Once compressed about as far as they would go I found pressing down with my foot on the trainling arm allowed it to drop another inch and the spring would come out top first. As before, note how far the spring is compressed and compress the new one the same amount or a touch more.

Refiting is the reverse of removal... but a couple of points.. the top of the spring has a green flash on it, be careful as the spring is almost symmetrical. The bottom of the spring should be up against the side of the tab on the rubber bottom mount. Early cars don't have this tab, so the end of the spring should be at 9-oclock (12-o clock being towards the front of the car).
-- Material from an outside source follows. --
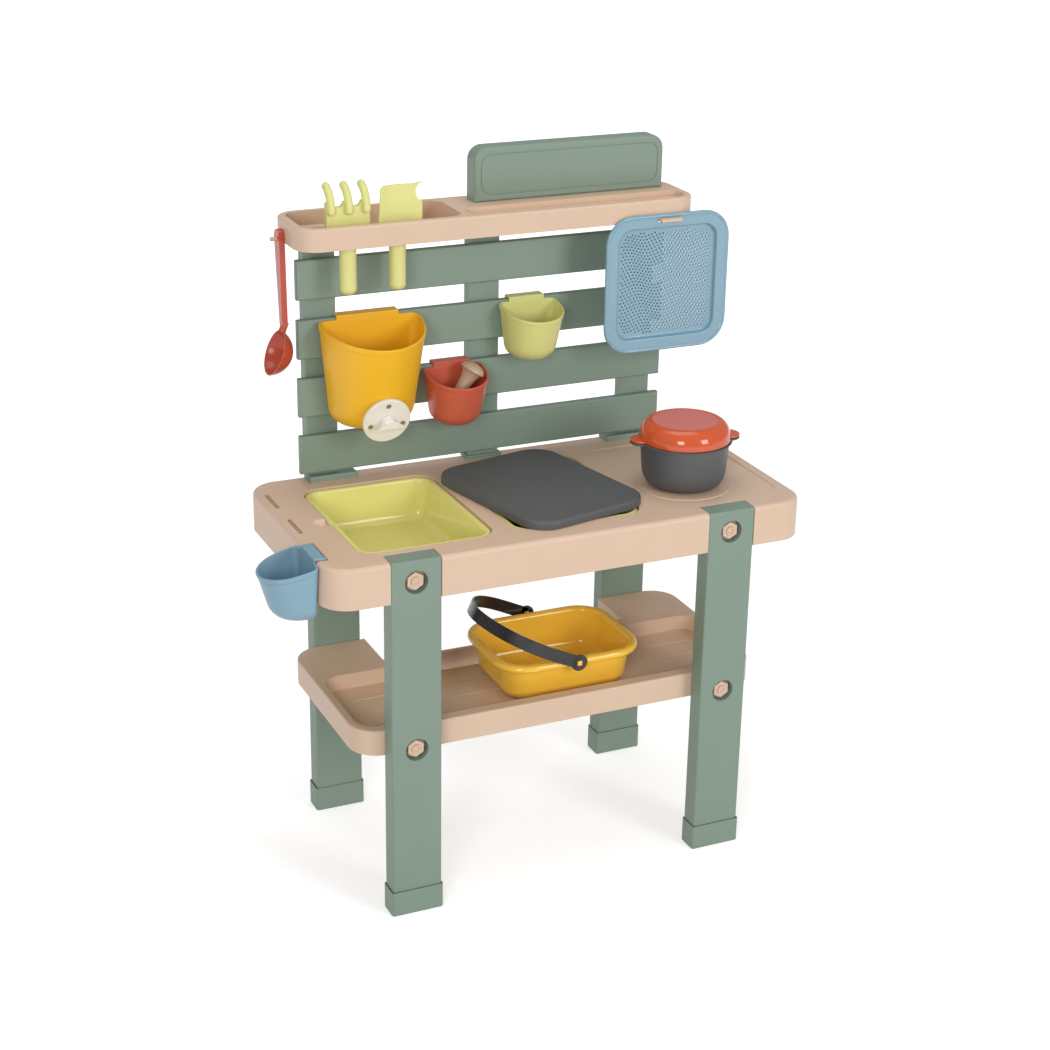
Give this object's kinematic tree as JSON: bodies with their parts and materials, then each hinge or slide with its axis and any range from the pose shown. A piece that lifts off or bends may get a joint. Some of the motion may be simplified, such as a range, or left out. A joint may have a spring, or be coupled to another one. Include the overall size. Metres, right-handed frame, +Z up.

All of this took me 6 hours today, and I ache all over, especially my right elbow - think I got RSI from all that work with the spring compressors.


----------



## John-H

That's really good Warren. Chip_iTT sent me all his pictures and it's on my to do list to put them back on - trouble is finding everything as there's a shed load of files.


----------



## warrenstuart

John-H said:


> That's really good Warren. Chip_iTT sent me all his pictures and it's on my to do list to put them back on - trouble is finding everything as there's a shed load of files.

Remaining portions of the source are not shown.